Soon after, Anika also discovered that her husband was an alcoholic and had affairs with other women.

“That’s when he beats me. When he drinks. He will beat me with anything and everything.”

Anika has filed several police reports but says she never followed through with the charges.

“He always apologises and promises me that he will never do it again and he would stop all his affairs.”

When Anika fled to a women’s shelter, her ex-husband promised that he would give her a UAE passport. He never did.

This year, after nine years of marriage and two children, Anika says she had enough and insisted on a divorce. She was granted her divorce a month ago. However, her ex-husband is unemployed and homeless and cannot provide for her children.

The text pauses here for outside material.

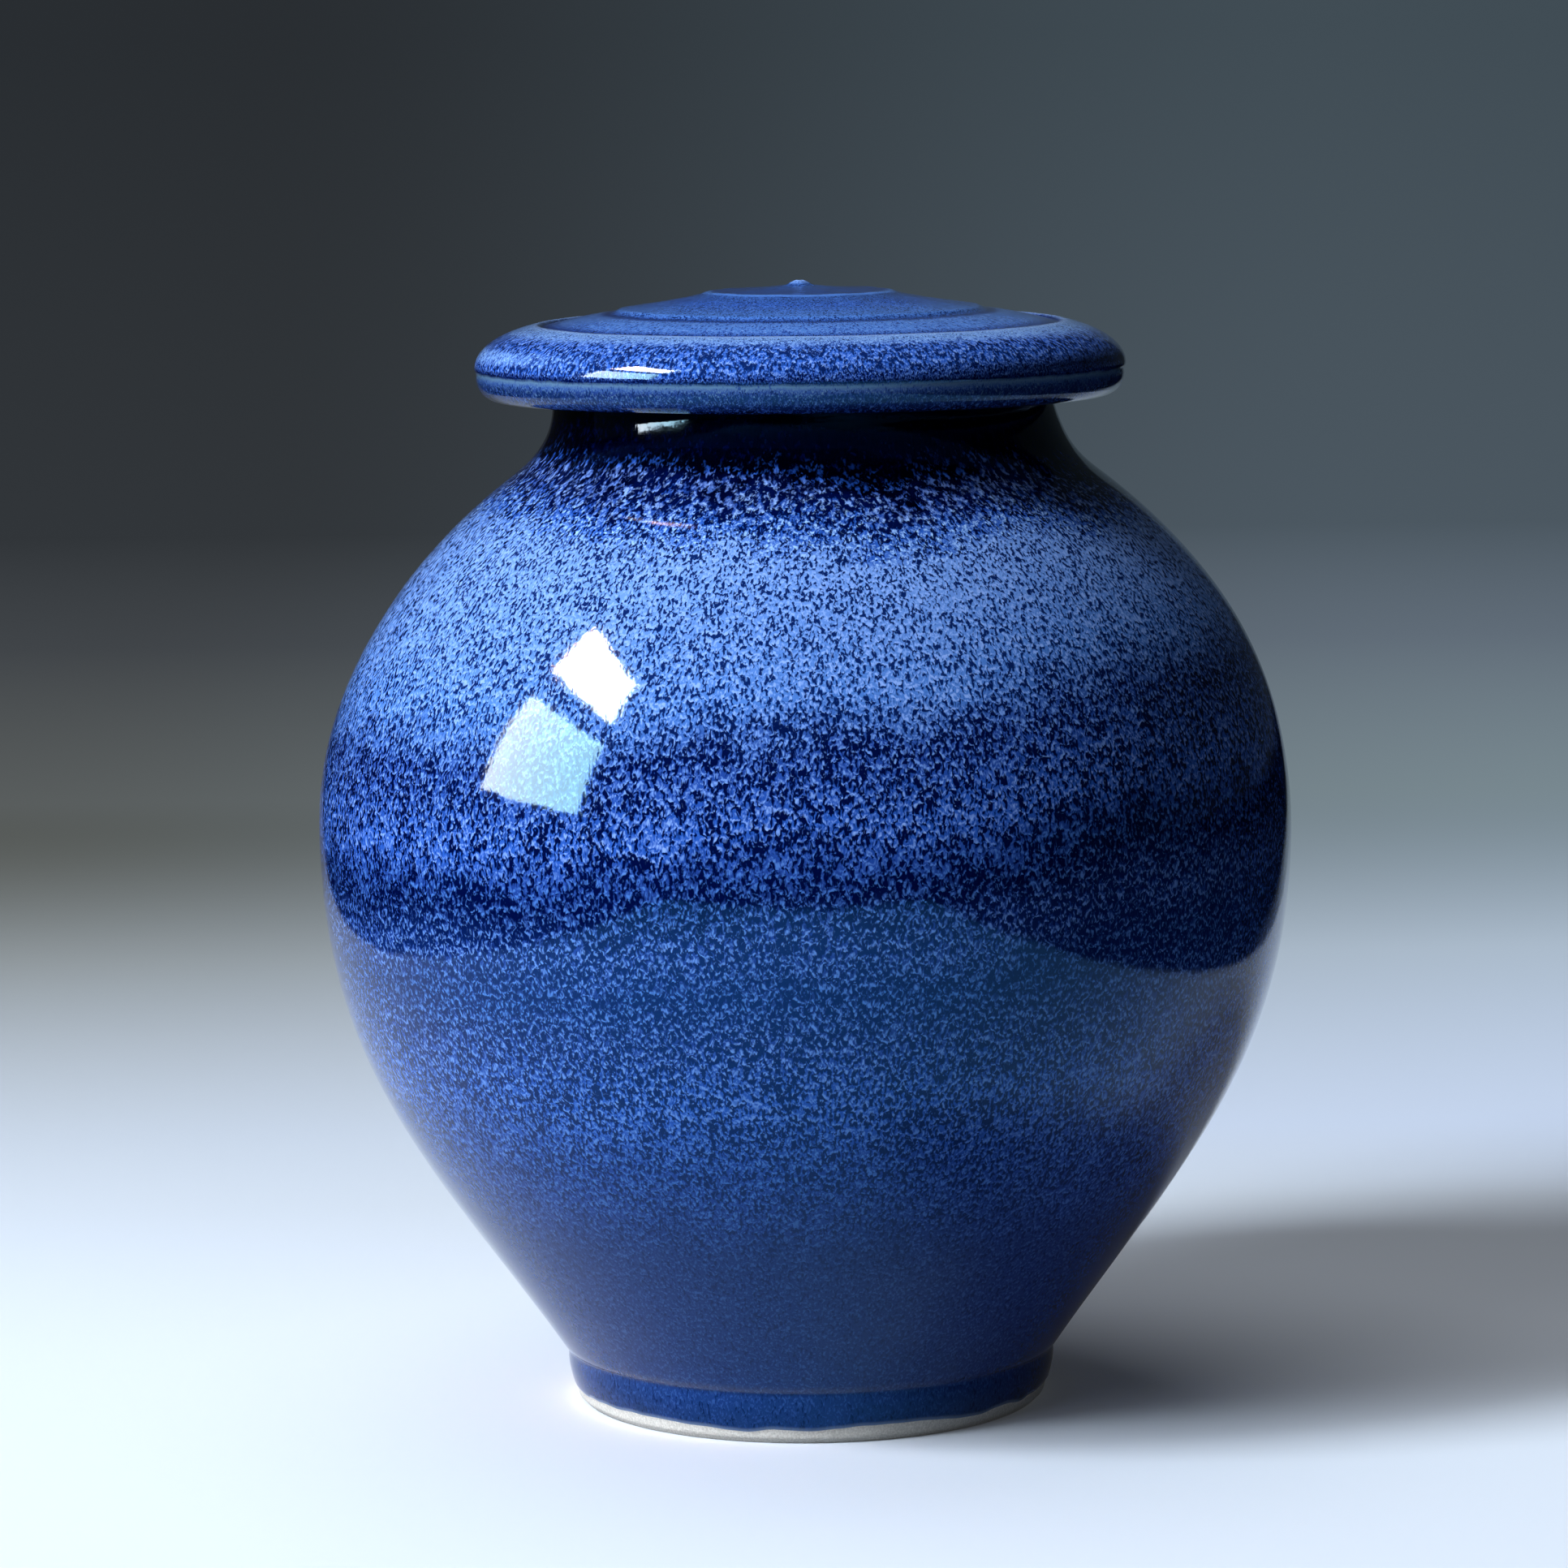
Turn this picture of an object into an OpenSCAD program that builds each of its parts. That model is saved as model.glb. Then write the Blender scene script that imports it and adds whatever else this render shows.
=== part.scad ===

“I took the kids to a hotel and have been here for all this time.”

She cannot afford to pay the hotel bills or to buy necessities for her three children Abdullah, 8, Suhail, 5, and Koritun, 13.

“The hotel has started threatening to throw us in the streets. They want their money.”

The younger boys, who are Emirati, go to school but her daughter, Koritun, who came from Bangladesh a few years ago, stays at the hotel. “The kids go to school because they are Emirati and its free but I can’t afford to send Koritun. I wish I could send her to school. She teaches her younger brothers and was a top student in Bangladesh.”

Anika had to bring her to the UAE because her parents could not take care of her anymore.

“I miss school but I’m happy I’m next to Mama. I don’t want to leave her again,” Koritun says.

Hisham Al Zahrani, manager of Zakat and Social Services at Dar Al Ber, said: “After her divorce and years of abuse, Ms Akter thought she would finally find peace. Sadly, her anguish and suffering has not stopped. We hope you can help her stand on her own two feet and support herself and her three children.”